| AIM OF THE TASK |
Write out exactly the lines that run from the line containing "The three.js and" through the line containing "obj.parent = None"; both end lines belong to the answer.

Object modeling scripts

☆ ☆ ☆

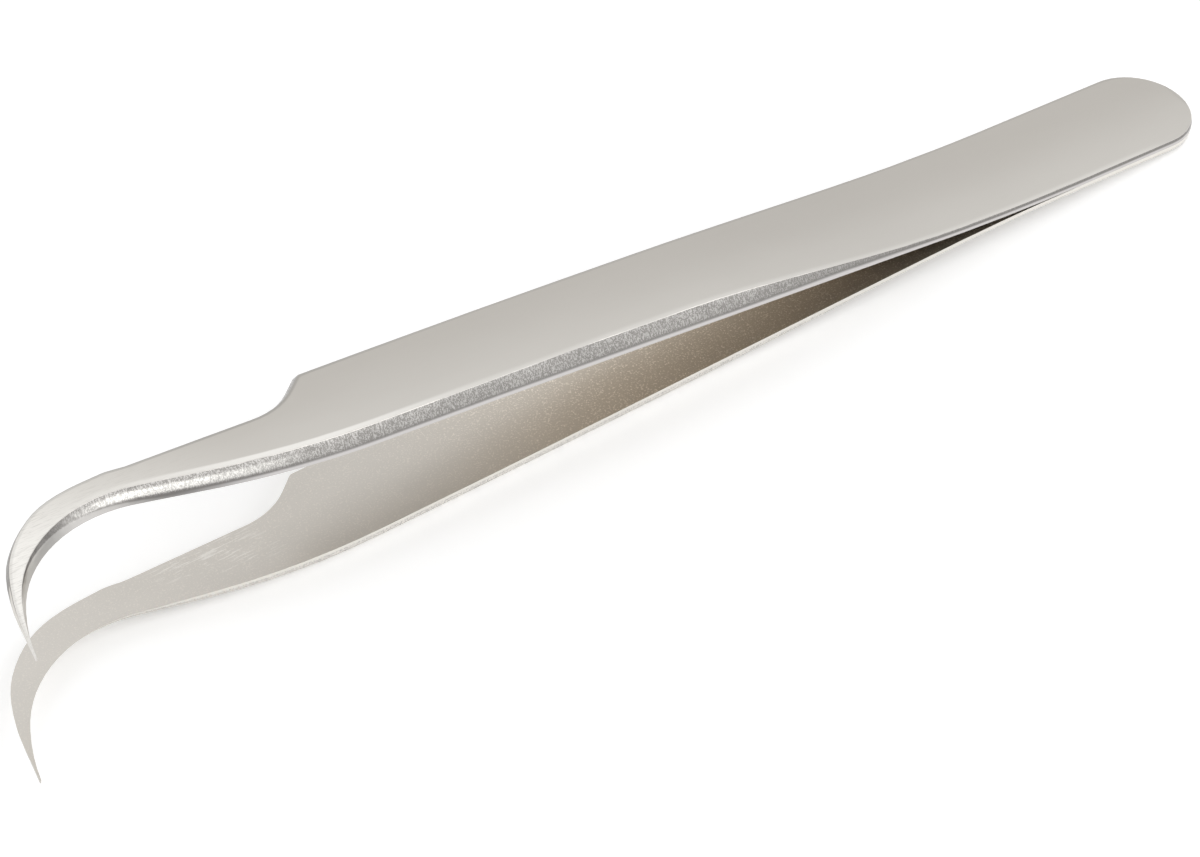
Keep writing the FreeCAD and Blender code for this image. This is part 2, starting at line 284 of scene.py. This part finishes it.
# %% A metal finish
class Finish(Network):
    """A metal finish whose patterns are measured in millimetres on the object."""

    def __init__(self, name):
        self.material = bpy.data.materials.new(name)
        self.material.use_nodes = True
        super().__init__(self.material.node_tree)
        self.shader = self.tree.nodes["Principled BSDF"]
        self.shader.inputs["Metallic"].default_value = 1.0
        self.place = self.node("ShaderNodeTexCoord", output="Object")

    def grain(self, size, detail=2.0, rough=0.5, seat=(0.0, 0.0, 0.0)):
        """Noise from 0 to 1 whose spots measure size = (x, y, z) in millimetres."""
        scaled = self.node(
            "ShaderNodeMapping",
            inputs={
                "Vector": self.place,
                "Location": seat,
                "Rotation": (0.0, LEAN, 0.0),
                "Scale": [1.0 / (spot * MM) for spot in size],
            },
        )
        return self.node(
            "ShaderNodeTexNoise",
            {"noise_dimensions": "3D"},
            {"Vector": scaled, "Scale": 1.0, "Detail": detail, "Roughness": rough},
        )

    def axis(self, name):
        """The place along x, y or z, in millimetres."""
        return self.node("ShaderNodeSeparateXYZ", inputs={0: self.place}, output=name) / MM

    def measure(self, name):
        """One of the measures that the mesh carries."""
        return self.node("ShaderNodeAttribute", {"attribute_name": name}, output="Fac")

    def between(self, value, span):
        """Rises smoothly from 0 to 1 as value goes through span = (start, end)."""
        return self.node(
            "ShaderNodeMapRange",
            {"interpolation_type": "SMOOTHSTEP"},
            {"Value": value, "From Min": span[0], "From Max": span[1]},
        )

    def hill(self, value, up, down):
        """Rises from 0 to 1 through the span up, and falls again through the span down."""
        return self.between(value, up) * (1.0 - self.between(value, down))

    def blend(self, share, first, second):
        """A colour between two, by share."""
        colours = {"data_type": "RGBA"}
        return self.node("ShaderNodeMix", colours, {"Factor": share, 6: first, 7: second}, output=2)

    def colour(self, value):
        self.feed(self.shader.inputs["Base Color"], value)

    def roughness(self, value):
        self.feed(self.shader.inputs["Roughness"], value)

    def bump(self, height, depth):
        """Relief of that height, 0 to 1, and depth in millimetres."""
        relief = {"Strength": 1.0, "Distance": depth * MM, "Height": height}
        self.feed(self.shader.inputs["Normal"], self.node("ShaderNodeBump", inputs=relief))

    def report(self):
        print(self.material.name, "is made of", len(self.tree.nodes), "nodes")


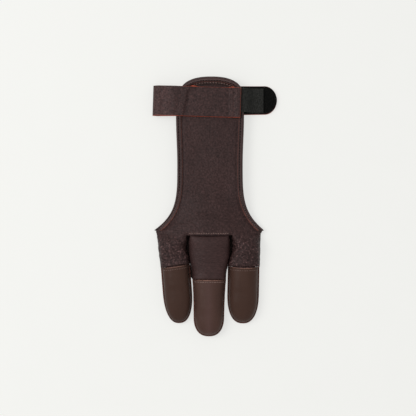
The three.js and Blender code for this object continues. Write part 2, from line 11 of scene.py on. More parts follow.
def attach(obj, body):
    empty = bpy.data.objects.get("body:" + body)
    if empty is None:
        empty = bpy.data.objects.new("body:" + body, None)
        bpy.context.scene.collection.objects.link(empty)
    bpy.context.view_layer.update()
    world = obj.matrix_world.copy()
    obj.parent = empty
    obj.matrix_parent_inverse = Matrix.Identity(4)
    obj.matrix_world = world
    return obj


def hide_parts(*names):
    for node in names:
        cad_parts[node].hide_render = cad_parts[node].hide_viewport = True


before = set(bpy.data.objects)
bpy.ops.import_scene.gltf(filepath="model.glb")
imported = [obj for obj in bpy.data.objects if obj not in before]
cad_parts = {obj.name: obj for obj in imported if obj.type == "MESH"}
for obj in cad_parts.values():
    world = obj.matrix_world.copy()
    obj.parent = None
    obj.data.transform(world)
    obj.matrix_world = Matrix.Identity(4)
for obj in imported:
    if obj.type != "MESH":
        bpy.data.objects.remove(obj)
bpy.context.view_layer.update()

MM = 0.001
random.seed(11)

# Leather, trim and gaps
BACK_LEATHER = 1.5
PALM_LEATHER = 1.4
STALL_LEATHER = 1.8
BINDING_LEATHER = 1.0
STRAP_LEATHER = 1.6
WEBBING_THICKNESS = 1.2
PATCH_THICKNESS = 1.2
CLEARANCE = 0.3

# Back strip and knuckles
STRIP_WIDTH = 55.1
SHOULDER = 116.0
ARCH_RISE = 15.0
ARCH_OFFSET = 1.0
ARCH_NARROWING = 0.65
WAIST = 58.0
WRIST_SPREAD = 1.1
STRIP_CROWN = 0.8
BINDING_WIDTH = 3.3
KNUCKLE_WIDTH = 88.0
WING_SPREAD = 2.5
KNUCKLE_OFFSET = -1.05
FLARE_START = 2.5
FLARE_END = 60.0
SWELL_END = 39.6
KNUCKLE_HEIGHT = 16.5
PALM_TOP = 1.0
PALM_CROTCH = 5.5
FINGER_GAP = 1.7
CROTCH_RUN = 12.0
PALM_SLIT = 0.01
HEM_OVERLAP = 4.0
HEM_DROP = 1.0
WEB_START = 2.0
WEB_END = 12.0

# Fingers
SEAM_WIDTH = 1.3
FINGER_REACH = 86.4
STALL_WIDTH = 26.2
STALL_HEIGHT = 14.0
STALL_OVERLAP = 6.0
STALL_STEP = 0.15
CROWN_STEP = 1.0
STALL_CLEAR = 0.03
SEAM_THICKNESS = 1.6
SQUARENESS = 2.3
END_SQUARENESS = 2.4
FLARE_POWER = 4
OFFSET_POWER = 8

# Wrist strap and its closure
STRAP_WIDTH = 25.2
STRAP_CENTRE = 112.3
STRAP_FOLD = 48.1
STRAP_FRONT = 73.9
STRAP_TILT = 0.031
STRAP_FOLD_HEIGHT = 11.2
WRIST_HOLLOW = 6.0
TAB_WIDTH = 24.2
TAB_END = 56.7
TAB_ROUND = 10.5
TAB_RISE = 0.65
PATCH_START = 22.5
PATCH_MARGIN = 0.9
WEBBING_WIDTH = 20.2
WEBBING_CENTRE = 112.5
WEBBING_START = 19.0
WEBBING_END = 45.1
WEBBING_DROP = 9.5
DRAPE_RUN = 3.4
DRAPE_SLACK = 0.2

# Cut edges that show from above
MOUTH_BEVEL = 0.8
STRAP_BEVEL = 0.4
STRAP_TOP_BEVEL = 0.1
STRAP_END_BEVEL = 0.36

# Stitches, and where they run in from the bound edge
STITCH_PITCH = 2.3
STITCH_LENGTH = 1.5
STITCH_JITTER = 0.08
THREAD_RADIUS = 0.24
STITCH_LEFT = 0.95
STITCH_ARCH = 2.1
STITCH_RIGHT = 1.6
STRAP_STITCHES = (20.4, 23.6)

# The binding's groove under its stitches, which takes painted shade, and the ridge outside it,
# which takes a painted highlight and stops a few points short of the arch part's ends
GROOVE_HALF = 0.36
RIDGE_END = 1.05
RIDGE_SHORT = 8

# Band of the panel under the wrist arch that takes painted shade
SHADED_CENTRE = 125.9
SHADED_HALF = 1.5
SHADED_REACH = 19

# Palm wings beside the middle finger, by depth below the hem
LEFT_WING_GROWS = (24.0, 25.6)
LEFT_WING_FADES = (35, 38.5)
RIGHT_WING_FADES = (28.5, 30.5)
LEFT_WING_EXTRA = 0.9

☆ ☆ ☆

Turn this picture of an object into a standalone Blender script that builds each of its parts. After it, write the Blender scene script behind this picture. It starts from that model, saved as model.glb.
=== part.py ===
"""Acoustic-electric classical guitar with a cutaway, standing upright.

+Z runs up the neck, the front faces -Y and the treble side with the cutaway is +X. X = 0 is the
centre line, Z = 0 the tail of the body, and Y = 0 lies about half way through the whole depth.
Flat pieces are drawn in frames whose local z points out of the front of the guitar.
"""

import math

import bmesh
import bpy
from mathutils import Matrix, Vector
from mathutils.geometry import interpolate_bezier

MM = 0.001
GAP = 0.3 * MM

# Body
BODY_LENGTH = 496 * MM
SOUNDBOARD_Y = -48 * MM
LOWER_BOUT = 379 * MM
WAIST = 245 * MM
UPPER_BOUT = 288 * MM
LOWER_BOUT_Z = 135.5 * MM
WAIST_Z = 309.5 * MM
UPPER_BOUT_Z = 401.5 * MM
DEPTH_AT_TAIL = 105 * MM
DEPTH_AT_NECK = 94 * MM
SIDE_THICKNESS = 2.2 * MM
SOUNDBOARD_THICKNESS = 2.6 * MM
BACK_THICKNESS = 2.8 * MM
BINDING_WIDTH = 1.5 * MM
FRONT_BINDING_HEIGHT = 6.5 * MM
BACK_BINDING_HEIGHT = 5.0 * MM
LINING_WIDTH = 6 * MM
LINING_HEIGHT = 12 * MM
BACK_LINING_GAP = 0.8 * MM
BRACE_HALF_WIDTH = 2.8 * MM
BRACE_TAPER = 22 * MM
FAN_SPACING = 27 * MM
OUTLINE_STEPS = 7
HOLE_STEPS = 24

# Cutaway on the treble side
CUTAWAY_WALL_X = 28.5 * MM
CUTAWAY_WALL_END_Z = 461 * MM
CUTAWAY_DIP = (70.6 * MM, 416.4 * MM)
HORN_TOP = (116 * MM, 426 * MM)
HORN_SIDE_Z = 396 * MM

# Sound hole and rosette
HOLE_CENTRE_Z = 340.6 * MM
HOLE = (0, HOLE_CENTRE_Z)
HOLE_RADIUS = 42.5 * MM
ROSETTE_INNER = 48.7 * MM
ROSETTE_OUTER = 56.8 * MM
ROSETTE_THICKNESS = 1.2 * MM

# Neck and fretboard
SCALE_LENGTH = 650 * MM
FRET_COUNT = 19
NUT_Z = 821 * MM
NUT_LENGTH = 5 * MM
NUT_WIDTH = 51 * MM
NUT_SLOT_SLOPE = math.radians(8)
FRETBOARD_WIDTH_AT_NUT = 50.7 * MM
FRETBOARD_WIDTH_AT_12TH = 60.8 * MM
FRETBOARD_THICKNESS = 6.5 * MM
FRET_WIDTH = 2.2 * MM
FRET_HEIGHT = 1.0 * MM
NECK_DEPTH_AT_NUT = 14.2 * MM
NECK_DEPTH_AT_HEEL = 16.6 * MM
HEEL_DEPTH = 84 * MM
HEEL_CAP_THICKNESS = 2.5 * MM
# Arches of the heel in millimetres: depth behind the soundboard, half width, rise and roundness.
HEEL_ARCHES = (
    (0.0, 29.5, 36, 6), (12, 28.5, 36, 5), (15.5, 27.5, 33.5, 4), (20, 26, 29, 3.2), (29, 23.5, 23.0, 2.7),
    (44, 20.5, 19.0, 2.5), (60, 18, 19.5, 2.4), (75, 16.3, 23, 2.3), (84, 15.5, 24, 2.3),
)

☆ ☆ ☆

| FINAL ANSWER |
The three.js and Blender code for this object continues. Write part 2, from line 11 of scene.py on. More parts follow.
def attach(obj, body):
    empty = bpy.data.objects.get("body:" + body)
    if empty is None:
        empty = bpy.data.objects.new("body:" + body, None)
        bpy.context.scene.collection.objects.link(empty)
    bpy.context.view_layer.update()
    world = obj.matrix_world.copy()
    obj.parent = empty
    obj.matrix_parent_inverse = Matrix.Identity(4)
    obj.matrix_world = world
    return obj


def hide_parts(*names):
    for node in names:
        cad_parts[node].hide_render = cad_parts[node].hide_viewport = True


before = set(bpy.data.objects)
bpy.ops.import_scene.gltf(filepath="model.glb")
imported = [obj for obj in bpy.data.objects if obj not in before]
cad_parts = {obj.name: obj for obj in imported if obj.type == "MESH"}
for obj in cad_parts.values():
    world = obj.matrix_world.copy()
    obj.parent = None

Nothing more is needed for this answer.